Hospital Stays, Seniors, and the Possibility of Dementia

…or Disorientation

We have taken parents to the hospital and discovered that the hospitalization process seems to facilitate disorientation. We have also observed incidental dementia. In essence, a frightened aging parents is sick, frightened, and disoriented and loses touch with reality.

One of our parents, who was already experiencing some dementia but was living securely in the present, experienced incidental dementia. She spent seven hours in the emergency room before she was admitted to the hospital. During that time she remained alert, but gradually traveled back in time to her small Ohio town in the 1930’s, and she stayed there for about 24 hours. Mother recognized her son, my husband, but not me, her daughter-in-law. The next day after discharge, she returned to the present. However, after that hospital visit the intensity of her dementia increased.

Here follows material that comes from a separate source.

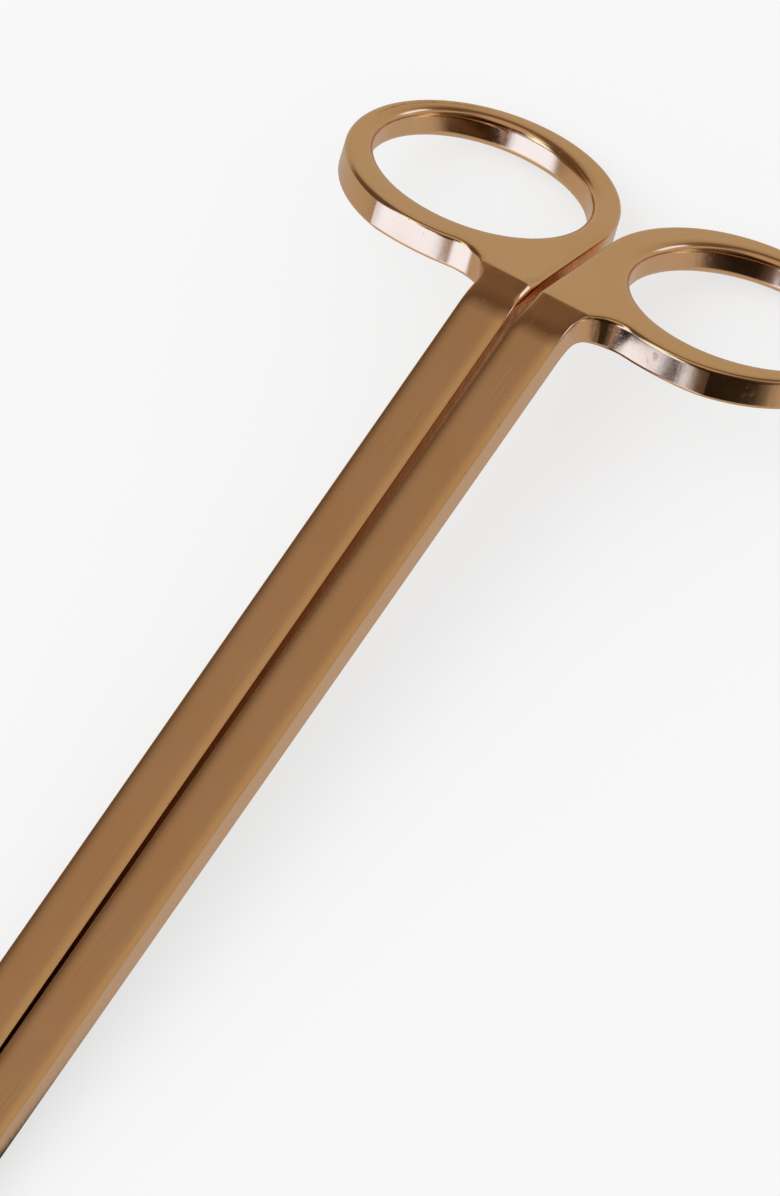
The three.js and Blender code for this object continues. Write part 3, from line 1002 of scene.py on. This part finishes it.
def tray_profile(s):
    """(inset, height) points of the pressed sheet, from the floor's underside, round the lip
    of the rim, to the floor's top."""
    rim = -s.rim_drop
    floor = rim - s.tray_depth
    bottom = floor - s.tray_sheet
    foot, bend, lip = TRAY_FOOT, TRAY_BEND, s.tray_sheet / 2.0
    centre = s.tray_radius
    points = [(centre, bottom), (centre * 0.6, bottom), (centre * 0.3, bottom)]
    points += [(foot - foot * math.sin(a), bottom + foot - foot * math.cos(a))
               for a in spread(0.0, QUARTER, 8)]
    points += [(lip - lip * math.cos(a), rim - lip + lip * math.sin(a))
               for a in spread(0.0, math.pi, 8)]
    inner = s.tray_sheet + bend
    points += [(inner - bend * math.cos(a), floor + bend - bend * math.sin(a))
               for a in spread(0.0, QUARTER, 6)]
    points += [(centre * 0.3, floor), (centre * 0.6, floor), (centre, floor)]
    return points


def tray_mesh(s):
    bm = bmesh.new()
    rows = []
    for inset, height in tray_profile(s):
        places = [tray_point(s, inset, share) for share in spread(0.0, 1.0, TRAY_STEPS)]
        rows.append([bm.verts.new((*place, height)) for place in places])
    loft(bm, rows, close_rows=False)
    bmesh.ops.remove_doubles(bm, verts=bm.verts, dist=1e-7)
    rim = [e for e in bm.edges if e.is_boundary]
    bmesh.ops.triangle_fill(bm, edges=rim, use_beauty=True, normal=(0.0, -1.0, 0.0))
    floor = -s.rim_drop - s.tray_depth
    top = -s.plate_thickness - s.running_gap
    for y in (s.rivet_near, s.rivet_far):
        pad = bmesh.new()
        foot, low = s.pad_radius * PAD_SPREAD, floor - s.tray_sheet / 2.0
        lathe(pad, soft_profile([
            (0.0, low), (foot, low), (foot, floor + PAD_FOOT),
            (s.pad_radius, floor + PAD_SHOULDER), (s.pad_radius, top), (0.0, top)], PAD_ROUND), 40)
        bmesh.ops.translate(pad, verts=pad.verts, vec=(-s.rivet_aside, y, 0.0))
        extra = bpy.data.meshes.new("pad")
        pad.to_mesh(extra)
        pad.free()
        bm.from_mesh(extra)
        bpy.data.meshes.remove(extra)
    return finished_mesh("debris_tray", bm, head_matrix())


class TRIMMER_OT_add_tray(bpy.types.Operator):
    """Make the pressed tray that catches the cut wick"""

    bl_idname = "trimmer.add_tray"
    bl_label = "Add Tray"

    def execute(self, context):
        piece("wick_tray", tray_mesh(sizes()), metal("rose_gold_head"), FIXED_LEVER,
              ("debris_tray",))
        return {"FINISHED"}


# ---- geometry node tools ------------------------------------------------------------------


def geometry_tree(name, inputs):
    tree = bpy.data.node_groups.new(name, "GeometryNodeTree")
    tree.interface.new_socket("Geometry", in_out="OUTPUT", socket_type="NodeSocketGeometry")
    ids = {}
    for label, kind in inputs:
        ids[label] = tree.interface.new_socket(label, in_out="INPUT", socket_type=kind).identifier
    return tree, node(tree, "NodeGroupInput"), node(tree, "NodeGroupOutput"), ids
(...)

This February 23, 2010 article in Business Week, Hospital Stays May Spur Brain Decline in Seniors, reports on a study published in the Journal of the American Medical Association (JAMA) that may explain our experience.  Researchers found an association between hospitalization for critical and acute care and dementia.

The JAMA article, Association Between Acute Care and Critical Illness Hospitalization and Cognitive Function in Older Adults, is highly  technical and filled with statistics.  It will need to be read at a library unless you have access to a JAMA subscriber. The link connects to the article abstract.